### WHAT NEEDS TO BE DONE
Provide the count of lines that hold "More" and no other output.
--- begin MATERIAL PROVIDED ---
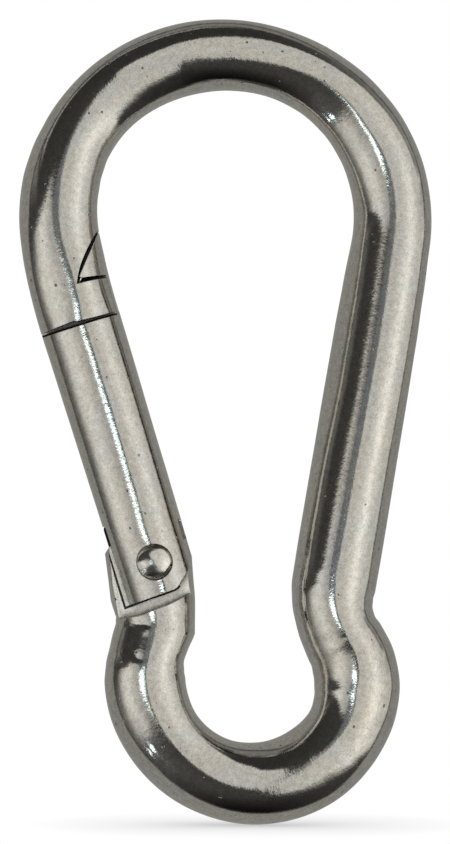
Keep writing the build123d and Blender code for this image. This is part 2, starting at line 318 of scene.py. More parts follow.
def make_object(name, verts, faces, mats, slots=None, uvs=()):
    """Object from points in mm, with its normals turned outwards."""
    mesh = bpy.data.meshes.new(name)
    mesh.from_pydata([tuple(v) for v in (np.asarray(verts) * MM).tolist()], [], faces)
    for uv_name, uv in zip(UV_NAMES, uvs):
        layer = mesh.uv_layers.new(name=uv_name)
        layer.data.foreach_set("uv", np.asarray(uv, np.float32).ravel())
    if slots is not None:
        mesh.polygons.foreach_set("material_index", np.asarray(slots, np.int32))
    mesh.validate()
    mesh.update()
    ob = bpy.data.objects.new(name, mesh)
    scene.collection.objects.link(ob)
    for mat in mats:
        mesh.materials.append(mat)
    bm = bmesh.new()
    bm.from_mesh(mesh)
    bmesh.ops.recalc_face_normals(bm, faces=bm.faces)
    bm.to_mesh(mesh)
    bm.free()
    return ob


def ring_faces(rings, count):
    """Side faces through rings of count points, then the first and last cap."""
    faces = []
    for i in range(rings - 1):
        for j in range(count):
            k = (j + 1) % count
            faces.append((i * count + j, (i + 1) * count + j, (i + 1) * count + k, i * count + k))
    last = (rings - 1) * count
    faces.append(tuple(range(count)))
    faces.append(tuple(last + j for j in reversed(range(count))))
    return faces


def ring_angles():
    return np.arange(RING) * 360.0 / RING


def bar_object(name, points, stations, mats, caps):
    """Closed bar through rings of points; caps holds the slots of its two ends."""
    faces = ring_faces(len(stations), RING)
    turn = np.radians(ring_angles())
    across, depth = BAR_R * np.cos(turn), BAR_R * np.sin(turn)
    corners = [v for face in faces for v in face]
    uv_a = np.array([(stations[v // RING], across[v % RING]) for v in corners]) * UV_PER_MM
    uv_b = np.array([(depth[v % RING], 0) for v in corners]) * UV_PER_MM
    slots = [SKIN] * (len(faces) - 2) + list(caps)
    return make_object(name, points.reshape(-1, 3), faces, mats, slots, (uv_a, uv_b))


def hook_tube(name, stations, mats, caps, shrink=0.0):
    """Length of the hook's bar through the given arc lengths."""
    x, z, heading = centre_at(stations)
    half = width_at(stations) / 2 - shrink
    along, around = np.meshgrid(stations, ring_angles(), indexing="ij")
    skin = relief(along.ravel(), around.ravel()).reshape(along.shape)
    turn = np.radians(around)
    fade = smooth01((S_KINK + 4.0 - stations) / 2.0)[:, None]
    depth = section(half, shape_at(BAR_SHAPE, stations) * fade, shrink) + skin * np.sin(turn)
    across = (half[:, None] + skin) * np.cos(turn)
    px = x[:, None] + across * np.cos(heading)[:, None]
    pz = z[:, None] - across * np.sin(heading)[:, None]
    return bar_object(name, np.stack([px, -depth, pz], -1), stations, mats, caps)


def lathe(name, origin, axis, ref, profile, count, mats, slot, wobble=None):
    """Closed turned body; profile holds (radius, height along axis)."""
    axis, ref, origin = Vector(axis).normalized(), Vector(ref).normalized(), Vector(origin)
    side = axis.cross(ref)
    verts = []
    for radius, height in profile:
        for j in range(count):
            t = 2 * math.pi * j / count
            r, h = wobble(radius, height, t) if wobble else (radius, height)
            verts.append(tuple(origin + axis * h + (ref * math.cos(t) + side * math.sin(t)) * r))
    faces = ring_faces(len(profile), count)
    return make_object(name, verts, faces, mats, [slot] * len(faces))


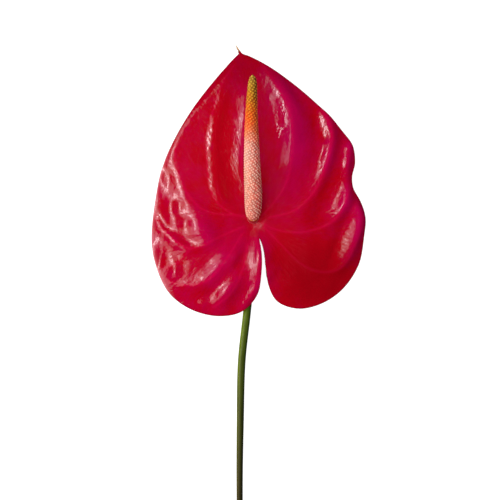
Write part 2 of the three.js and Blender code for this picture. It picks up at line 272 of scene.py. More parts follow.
--- end MATERIAL PROVIDED ---
### ANSWER
2